I only have space to discuss the filling and sauce. Follow the rolling and shaping instructions of your choice.

Filling

  • 2 tablespoons unsalted butter
  • 6 cups butternut squash
  • 1/2 cup ground amaretti cookies (or crushed almonds)
  • 1/2 cup fresh breadcrumbs
  • 1/2 cup finely grated Parmesan
  • 1/4 teaspoon ground nutmeg
  • 1 1/2 teaspoons kosher salt
  • 1/4 teaspoon freshly ground black
  • pepper

Melt the butter in a large skillet over medium heat, then add the butternut squash.
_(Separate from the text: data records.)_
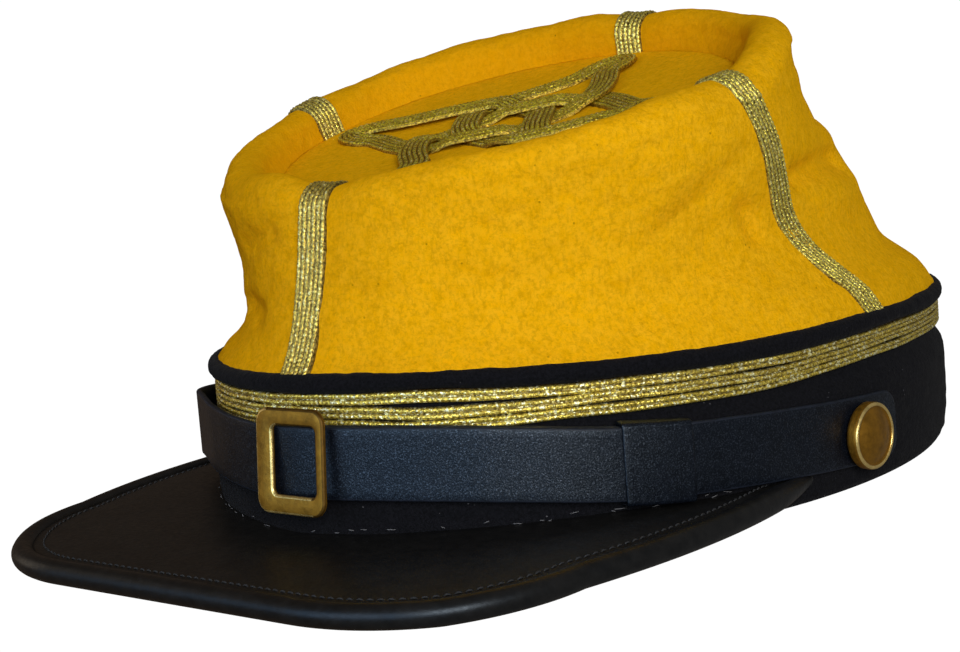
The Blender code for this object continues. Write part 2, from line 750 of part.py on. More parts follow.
def make_button(name, sense):
    angle = math.radians(BUTTON_AZIMUTH)
    plan = oval(angle, BUTTON_STAND_OFF)
    normal = (oval(angle, 1.0) - oval(angle)).to_3d()
    along = Vector((-normal.y, normal.x, 0.0))
    base = Vector((plan.x, plan.y, BUTTON_HEIGHT))
    points, faces = [], []
    for radius, height in BUTTON_PROFILE[1:-1]:
        for i in range(BUTTON_SIDES):
            turn = 2.0 * math.pi * i / BUTTON_SIDES
            spoke = along * math.cos(turn) + Vector((0.0, 0.0, 1.0)) * math.sin(turn)
            points.append(base + normal * height + spoke * radius)
    rows = len(BUTTON_PROFILE) - 2
    for r in range(rows - 1):
        for i in range(BUTTON_SIDES):
            j = (i + 1) % BUTTON_SIDES
            here, there = r * BUTTON_SIDES, (r + 1) * BUTTON_SIDES
            faces.append((here + i, here + j, there + j, there + i))
    for row, (radius, height) in ((0, BUTTON_PROFILE[0]), (rows - 1, BUTTON_PROFILE[-1])):
        middle = len(points)
        points.append(base + normal * height)
        for i in range(BUTTON_SIDES):
            faces.append((row * BUTTON_SIDES + i, row * BUTTON_SIDES + (i + 1) % BUTTON_SIDES, middle))
    points = [Vector((sense * p.x, p.y, p.z)) for p in points]
    return add_mesh(name, points, faces, BRASS, 0.35, 0.9)


make_band()
for row_number in range(BRAID_ROWS):
    make_braid_row(row_number)
make_welt()
make_crown_side()
make_crown_top()
for stripe_name, stripe_azimuth in STRIPE_AZIMUTHS:
    make_stripe(stripe_name, stripe_azimuth)
make_knot()
make_visor()
make_binding()
make_strap("chin_strap_right", STRAP_RIGHT, 1, 1)
make_strap("chin_strap_left", STRAP_LEFT, 0, 1)
make_keeper()
make_buckle()
make_button("side_button_left", 1.0)
make_button("side_button_right", -1.0)
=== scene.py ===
"""Looks of the kepi cap: felt crown, wool band, gold braid, leather, brass fittings, and the stage.

Laid out as a Blender add-on and run as a script. Shapes are worked out in the cap's own frame, in
millimetres: the visor faces -Y, the wearer's left is +X, and azimuth 0 is the front. The cap is then tipped
to the way it rests. A grid of points has its stations along the piece first and its section second.
"""
import math
import random

import bpy
import numpy as np
from bpy.props import FloatProperty, FloatVectorProperty, IntProperty, PointerProperty
from mathutils import Matrix


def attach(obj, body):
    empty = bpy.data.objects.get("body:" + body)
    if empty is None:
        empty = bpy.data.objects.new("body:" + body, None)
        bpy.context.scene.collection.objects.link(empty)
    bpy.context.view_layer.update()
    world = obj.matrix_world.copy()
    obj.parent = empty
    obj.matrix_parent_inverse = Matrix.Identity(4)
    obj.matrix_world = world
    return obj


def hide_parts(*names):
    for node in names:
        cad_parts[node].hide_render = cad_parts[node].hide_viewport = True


bl_info = {
    "name": "Kepi cap",
    "version": (1, 0, 0),
    "blender": (4, 5, 0),
    "location": "View3D > Sidebar > Kepi",
    "description": "Builds the looks of a kepi cap round its packed frame",
    "category": "Object",
}

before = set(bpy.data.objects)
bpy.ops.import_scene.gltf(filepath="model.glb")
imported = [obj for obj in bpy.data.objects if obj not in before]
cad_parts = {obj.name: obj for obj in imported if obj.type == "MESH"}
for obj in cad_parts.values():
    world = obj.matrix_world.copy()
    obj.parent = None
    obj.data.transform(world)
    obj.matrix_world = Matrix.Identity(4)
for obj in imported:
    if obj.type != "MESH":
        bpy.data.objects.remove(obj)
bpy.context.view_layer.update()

MM = 0.001
TINY = 1e-12  # these two keep a division off zero
SMALL = 1e-9

# Which ways a grid of points closes on itself: along the piece, and round its section
CLOSED = (True, True)
ROUND_CAP = (True, False)
ROUND_PART = (False, True)

# Head oval at the centre of the welt
HALF_WIDTH = 81.6
HALF_LENGTH = 108.2

# Band, welt and the rows of braid
BAND_THICKNESS = 2.4
BAND_OUTSIDE = (  # height, outward
    (0.0, 0.1),
    (1.2, 0.9),
    (6.0, 1.6),
    (14.0, 1.9),
    (22.4, 1.35),
    (25.8, -0.5),
    (33.6, -0.7),
)
BAND_FOOT_BLEND = 8.0  # height over which the foot is levelled to lie on the ground
BAND_TOP_Z = 33.4
BAND_STEP_Z = 25.6
BAND_SWELL_LIMIT = 0.9  # the inner face follows the outer one only up to here
BAND_FOOT_INSIDE = -1.5
BAND_TURNS = 400  # points round the band, and in the rows that follow up and down it
BAND_FOOT_TOP = 2.0
BAND_FOOT_ROWS = 6
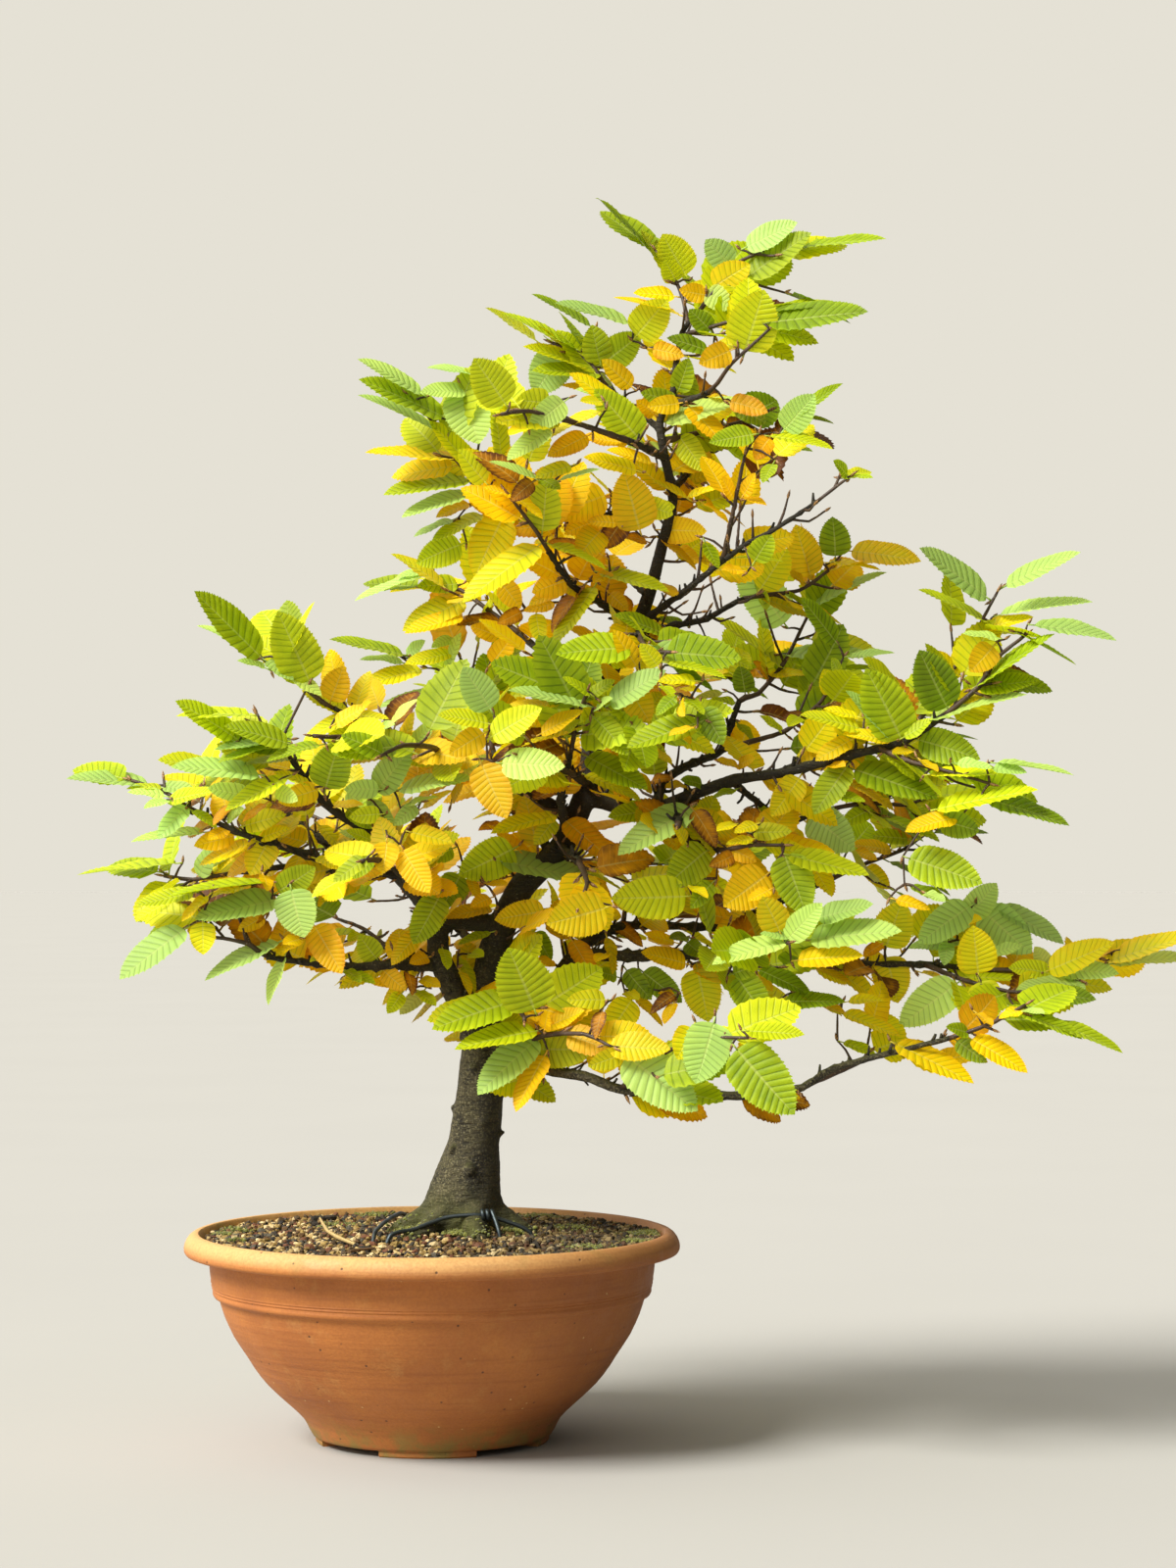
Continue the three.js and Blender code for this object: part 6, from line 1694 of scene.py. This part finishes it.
class BONSAI_OT_wood(bpy.types.Operator):
    """Grows the roots, trunk and limbs as one piece, and the thinner old branches on them"""

    bl_idname = "bonsai.wood"
    bl_label = "Wood"
    bl_options = {"REGISTER", "UNDO"}

    def execute(self, context):
        s = context.scene.bonsai_wood
        stout, slim = [], []
        for number, (name, path, radii, last) in enumerate(woods()):
            line, sizes = fine_line(path, radii, 0, last)
            if name == "leader":
                stout.append(tube(line[sizes > 4.2], sizes[sizes > 4.2], 28))
                stout += trunk_knots(np.column_stack([line, sizes]))
                slim.append(tube(line[sizes < 5.2], sizes[sizes < 5.2], 12, rough=0.12, seed=3))
                continue
            sizes = collared(sizes, line)
            thin = np.ones(len(sizes), bool)
            if radii[0] > 3.9:
                stout.append(tube(line[sizes > 2.6], sizes[sizes > 2.6], 14))
                thin = sizes < 3.1
            if thin.sum() > 2:
                slim.append(tube(line[thin], knotted(sizes[thin], number), 10, rough=0.3, seed=number))
            if not name.startswith("root"):
                stubs = spurs(line, sizes, number)
                slim += [tube(points, thick, 5, rough=0.3, seed=number) for points, thick in stubs]
        rough = placed("rough_trunk", mesh_of("rough_trunk", stout))
        joined = rough.modifiers.new("join", "REMESH")
        joined.mode, joined.voxel_size = "VOXEL", s.voxel
        eased = rough.modifiers.new("ease", "SMOOTH")
        eased.factor, eased.iterations = 0.5, 6
        mesh = evaluated(rough)
        bpy.data.objects.remove(rough)
        points = np.zeros(len(mesh.vertices) * 3)
        mesh.vertices.foreach_get("co", points)
        points = points.reshape(-1, 3) / MM
        normals = np.zeros(len(points) * 3)
        mesh.vertex_normals.foreach_get("vector", normals)
        # Broad swellings, level rings and upright flutes: height, and scale across and along the trunk.
        waves = ((0.9, 0.05, 0.05), (0.6, 0.12, 0.42), (0.7, 0.16, 0.06))
        swell = np.array([
            sum(high * noise(Vector((x * across, y * across, z * along))) for high, across, along in waves)
            for x, y, z in points
        ])
        # The trunk is more uneven than the wood in the crown.
        size = np.clip((210 - points[:, 2]) / 80, 0.35, 1.6)
        points = points + normals.reshape(-1, 3) * (swell * size)[:, None]
        mesh.vertices.foreach_set("co", (points * MM).ravel())
        mesh.polygons.foreach_set("use_smooth", np.ones(len(mesh.polygons), bool))
        mesh.update()
        bark = smooth_bark(s)
        show("trunk_and_limbs", mesh, [bark], "bark", "trunk")
        show("old_branches", mesh_of("old_branches", slim), [bark], "bark", "trunk")
        return {"FINISHED"}


class BONSAI_OT_foliage(bpy.types.Operator):
    """Dresses every young branch end with its twig, shoots, buds and leaves"""

    bl_idname = "bonsai.foliage"
    bl_label = "Foliage"
    bl_options = {"REGISTER", "UNDO"}

    def execute(self, context):
        settings = context.scene.bonsai_leaf
        finishes = [leaf_blade(settings), twig_bark(context.scene.bonsai_wood), bud_scales()]
        foliage = Foliage(settings)
        foliage.limbs = limb_points()
        front = FrontLeaves(foliage)
        sprays = [Spray(i, row) for i, row in enumerate(BRANCHES) if row[5]]
        old = [wood for wood in woods() if not wood[0].startswith("root")]
        dressed = {owner: [] for owner in [spray.name for spray in sprays] + list(INNER)}
        packed, twigs = [], []
        for spray in sprays:
            line, radii = fine_line(spray.whole, spray.radii, spray.first, None, 3.5)
            twigs.append((spray.name, line, radii, spray.index))
            shoots = spray.packed_shoots()
            for shoot in shoots:
                fine, sizes = fine_line(shoot, [0.95, 0.7], step=4)
                twigs.append((spray.name, fine, sizes, spray.index + 90))
            packed.append(spray.packed_leaves(shoots))
        for owner, line, _, _ in twigs:
            front.carry(line, owner)
        for _, path, radii, last in old:
            line, _ = fine_line(path, radii, 0, last, 6)
            for point in line[line[:, 2] > 235]:
                front.carry(point[None], region_of(point))
        for owner, parts in front.grow():
            dressed[owner] += parts
        # Then the leaves behind them, which fill the crown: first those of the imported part.
        for spray, leaves in zip(sprays, packed):
            for base, axis, face, length in leaves:
                clear = foliage.gap_to(base, axis, length) > ROOM["packed"]
                if clear and foliage.is_behind(base, axis, face, length, 5):
                    turned = front.tone_at(base + axis * 25) + foliage.random.normal(0, 0.05)
                    dressed[spray.name] += foliage.leaf(base, axis, face, length, turned, 1.6)
                    dressed[spray.name].append(foliage.bud(base, unit(axis + np.array([0, 0, 0.8])), 4.5))
                    foliage.starts.append(base)
        for spray in sprays:
            growth = LEAF_GROWTH[spray.hue] * 0.95
            total = sums_of(spray.path)[-1]
            for number in range(4):
                _, point, tangent = along(spray.path, total * (0.1 + 0.22 * number))
                draw = seeded(spray.index * 97 + number * 13 + 7)
                axis, _ = setting_off(point, tangent, 1 if number % 2 else -1, 0.85, draw)
                length, seed = mix(16, 34, draw()), spray.index * 31 + number * 7 + 3
                dressed[spray.name] += leafy_shoot(
                    foliage, point, axis, length, 3, TURNED[spray.hue], seed, growth
                )
        for number, (name, path, _, last) in enumerate(old):
            path = path[: last + 1]
            for k, s in enumerate(np.arange(150 if name == "leader" else 12, sums_of(path)[-1], 13)):
                _, point, tangent = along(path, s)
                draw = seeded(number * 211 + k * 17 + 9)
                axis, _ = setting_off(point, tangent, 1 if k % 2 else -1, 1.1, draw)
                length, seed = mix(9, 26, draw()), number * 53 + k
                dressed[region_of(point)] += leafy_shoot(
                    foliage, point, axis, length, 3, TURNED["inner"], seed, 0.78
                )
        for owner, line, radii, seed in twigs:
            line, radii = foliage.leafy_part(line, radii)
            dressed[owner] += foliage.budded_twig(line, radii, seed, 6.5)
        # Last the bare twigs on the old wood, in the gaps between the leaves.
        random = np.random.default_rng(83)
        for number, (_, path, radii, last) in enumerate(old):
            line, _ = fine_line(path, radii, 0, last)
            for i in range(3, len(line) - 1, 3):
                if line[i, 2] > 255:
                    tangent = unit(line[i + 1] - line[i - 1])
                    dressed[region_of(line[i])] += foliage.bare_twig(line[i], tangent, random, number + i)
        for spray in sprays:
            name = "foliage_" + spray.name
            mesh = mesh_of(name, dressed[spray.name])
            show(name, mesh, finishes, "leaf_" + spray.hue, "spray_" + spray.name)
        for region in INNER:
            name = "inner_leaves_" + region
            show(name, mesh_of(name, dressed[region]), finishes, "leaf_gold")
        return {"FINISHED"}


def limb_points():
    """Points and radii of the old wood and of its spurs, which leaves keep clear of."""
    found = []
    for number, (name, path, radii, last) in enumerate(woods()):
        line, sizes = fine_line(path, radii, 0, last)
        found.append(np.column_stack([line, sizes]))
        if name != "leader" and not name.startswith("root"):
            for points, _ in spurs(line, collared(sizes, line), number):
                found.append(np.column_stack([points, np.ones(3)]))
    return np.concatenate(found)


def region_of(point):
    """Which piece of inner leaves a place in the crown belongs to."""
    return "top" if point[2] > REGIONS["top"] else "left" if point[0] < REGIONS["middle"] else "right"


STEPS = (
    BONSAI_OT_stage, BONSAI_OT_pot, BONSAI_OT_screen, BONSAI_OT_soil, BONSAI_OT_wires, BONSAI_OT_wood,
    BONSAI_OT_foliage,
)
SETTINGS = {
    "bonsai_pot": PotSettings, "bonsai_soil": SoilSettings, "bonsai_wood": WoodSettings,
    "bonsai_leaf": LeafSettings, "bonsai_wire": WireSettings, "bonsai_stage": StageSettings,
}


class BONSAI_PT_panel(bpy.types.Panel):
    """Lists the settings and the steps that build the tree"""

    bl_idname = "BONSAI_PT_panel"
    bl_label = "Hornbeam Bonsai"
    bl_space_type = "VIEW_3D"
    bl_region_type = "UI"
    bl_category = "Bonsai"

    def draw(self, context):
        for name, group in SETTINGS.items():
            box = self.layout.box()
            for prop in group.__annotations__:
                box.prop(getattr(context.scene, name), prop)
        for step in STEPS:
            self.layout.operator(step.bl_idname)


CLASSES = (*SETTINGS.values(), *STEPS, BONSAI_PT_panel)


def register():
    for cls in CLASSES:
        bpy.utils.register_class(cls)
    for name, group in SETTINGS.items():
        setattr(bpy.types.Scene, name, bpy.props.PointerProperty(type=group))


def unregister():
    for name in SETTINGS:
        delattr(bpy.types.Scene, name)
    for cls in reversed(CLASSES):
        bpy.utils.unregister_class(cls)


def main():
    register()
    bpy.ops.bonsai.stage()
    bpy.ops.bonsai.pot()
    bpy.ops.bonsai.screen()
    bpy.ops.bonsai.soil()
    bpy.ops.bonsai.wires()
    bpy.ops.bonsai.wood()
    bpy.ops.bonsai.foliage()


if __name__ == "__main__":
    main()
Cook until the squash is just starting to caramelize, about 10 minutes. Cover the squash with water and cook until tender, about 20 minutes. Transfer the squash to a food processor with a fitted blade. Add the amaretti, breadcrumbs, Parmesan cheese, nutmeg, salt and pepper. Blend until smooth.

Brown butter sauce

  • 1/4 pound butter
  • 1/8 pound grated Parmesan
  • 1 cup heavy cream
  • 1/4 teaspoon salt

Melt the butter in a pot. Reduce the heat to medium and whisk until the milk solids cook to a golden brown. Add cream and bring to a simmer. Add grated Parmesan. Strain through a fine mesh sieve. Whip with an emulsion blender, then spoon the foam over the pasta.